A umidade do lugar nos impressionou, tudo parecia molhado o tempo todo. Mesmo quando não estava chovendo. Com o tempo ruim às 14 horas tínhamos impressão de ser noite e foi impossível ficar fora das barracas por muito tempo, porquanto ventos impetuosos faziam tremer os duzentos e seis ossos.

Pedimos perdão à montanha por todo mal causado pelos montanhistas na esperança que ela se acalmasse.

Todos os dias enfrentamos tempo chuvoso mas, com alguma trégua foi possível explorar o topo da montanha. Cada lugar um cenário permeado de elementos de beleza surreal e enigmática. Rochas em diversas formas despertava nossa imaginação. Muitas espécies de plantas dava-nos a impressão de estarmos percorrendo realmente um mundo perdido, como relatado pelo criador de Sherlock Homes, Sir Arthur Conan Doyle. Rochas de arenito lapidadas por ventos e chuvas compõem um espetáculo que nos conectou a um mundo realmente belo, encantado e idílico.

Longas cachoeiras derramam-se em águas cristalinas e caminhos cobertos de cristais de diversas formas e tamanhos nos impressionou e emocionou o tempo todo.

Conquistamos o Maverick com seus 2.800 metros, o maior pico da savana. Seu formato lembra o antigo carro de mesmo nome. Do seu topo é possível avistar paredes rosáceas e uma planície de infinitos tons de verde. Ela é considerada a segunda maior montanha da Venezuela e nos possibilitou apreciar um ocaso de cor e luz que será inesquecível a todos nós.

Depois de muita caminhada ficamos impressionados com uma caverna com o teto que parecia um céu piscando estrelas. Apenas, um de nós três conseguiu arriscar um banho na cachoeira gelada e não fui eu.

Durante o tempo que permanecemos no topo foi possível visitar a tríplice fronteira, o impressionante canyon que abriga pássaros com cantos ruidosos, fosso que parece uma pintura e com areias que lembra uma praia deserta e preservada. De forma impressionante, quando a maior parte dos montanhistas havia descido, as nuvens deixaram o astro rei se exibir. De algum modo, pudemos testemunhar o saber tradicional em sua faceta mais bela: nos haviam alertado que a montanha não gostava do barulho provocado pelos montanhistas desrespeitosos. Para nosso deleite, em nosso último dia no topo da montanha, praticamente não havia mais visitantes além de nós e o Sol prevaleceu frente às nuvens.

 

Tríplice Fronteira
 

Aproveitamos e nos banhamos na jacuzzi, piscina natural de águas límpidas e cheia de cristais e o mais lindo foi ver o céu refletindo em suas águas. No topo tem ainda, jardins endêmicos, abismos impressionantes e convidativos, micro sapos negros, as mais diferentes formas de rochas que mexe com a imaginação e mais uma infinidade de ambientes totalmente inóspitos. Curiosamente esse mesmo ambiente é dotado de fragilidade e beleza inconfundível e nos sentimos privilegiados por termos vivido essa experiência.

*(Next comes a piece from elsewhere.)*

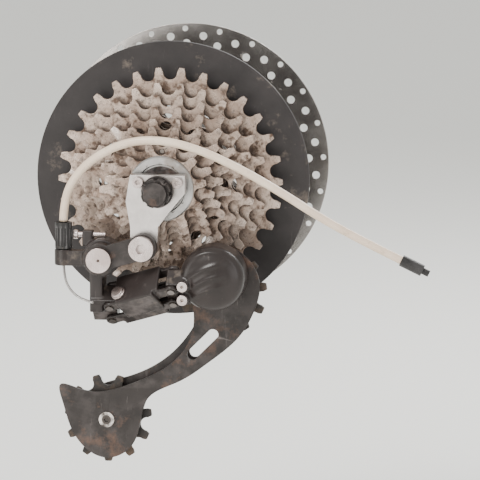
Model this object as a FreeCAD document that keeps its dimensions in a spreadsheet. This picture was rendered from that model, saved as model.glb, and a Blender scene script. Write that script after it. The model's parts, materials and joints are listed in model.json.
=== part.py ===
import FreeCAD, Part
import math
import os
import Sketcher

# A bicycle rear hub with an eight-speed cassette, disc rotor and long-cage derailleur.
# The origin is the hub centre on the axle line. +Y is the left (rotor) side, +X is forwards, +Z is up.
# Lengths are in millimetres. Turned pieces are drawn as a half section, radius against Y.

V = FreeCAD.Vector
DRIVING = {
    "locknut_width": 135.0, "axle_length": 146.0, "axle_r": 5.0, "axle_bore_r": 2.75,
    "skewer_r": 2.4, "flange_pcd": 45.0, "flange_r": 26.5, "flange_thick": 3.2,
    "spoke_hole_r": 1.3, "left_flange_y": 34.5, "right_flange_y": -20.6, "waist_r": 11.5,
    "cup_r": 12.5, "ball_r": 3.15, "ball_ring_r": 9.3, "left_ball_y": 52.0, "right_ball_y": -57.5,
    "small_ball_r": 1.56, "small_ring_r": 12.42, "core_r": 13.4, "core_neck_r": 10.81,
    "driver_bore_r": 14.05, "driver_root_r": 16.4, "driver_spline_r": 17.4, "spline_half": 3.0,
    "first_sprocket_y": -62.1, "sprocket_pitch": 4.8, "sprocket_thick": 1.85, "chain_pitch": 12.7,
    "roller_seat_r": 4.0, "tooth_height": 2.9, "sprocket_bore_r": 17.45, "pin_ring_r": 20.3,
    "rotor_r": 80.0, "rotor_thick": 1.8, "rotor_y": 50.4, "rotor_bore_r": 17.5,
    "rotor_bolt_ring_r": 22.0, "protector_r": 77.5, "protector_bore_r": 20.5,
    "hanger_thick": 6.4, "hanger_hole_x": -8.0, "hanger_hole_z": -31.0,
    "pivot_x": -32.0, "pivot_z": -38.0, "link_length": 40.0, "link_half": 8.0, "link_eye_r": 3.5,
    "link_pin_r": 2.0, "cage_pivot_x": 31.0, "cage_pivot_z": -47.0, "knuckle_r": 18.0, "pulley_y": -57.3,
    "guide_x": 34.0, "guide_z": -58.0, "tension_x": -31.0, "tension_z": -131.0,
    "cage_gap": 3.8, "cage_thick": 1.6, "pulley_thick": 2.3, "housing_r": 2.35,
}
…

Monte Roraima é um santuário que deve ser preservado e eternizado para que muitos amigos, como nós, tenham o privilegio e o deleite de conhecê-lo. Ficamos com a sensação de dívida, de que recebemos muito e não temos nada a retribuir. Esperamos que nosso coração cheio de gratidão e respeito alcance o espirito da grande montanha.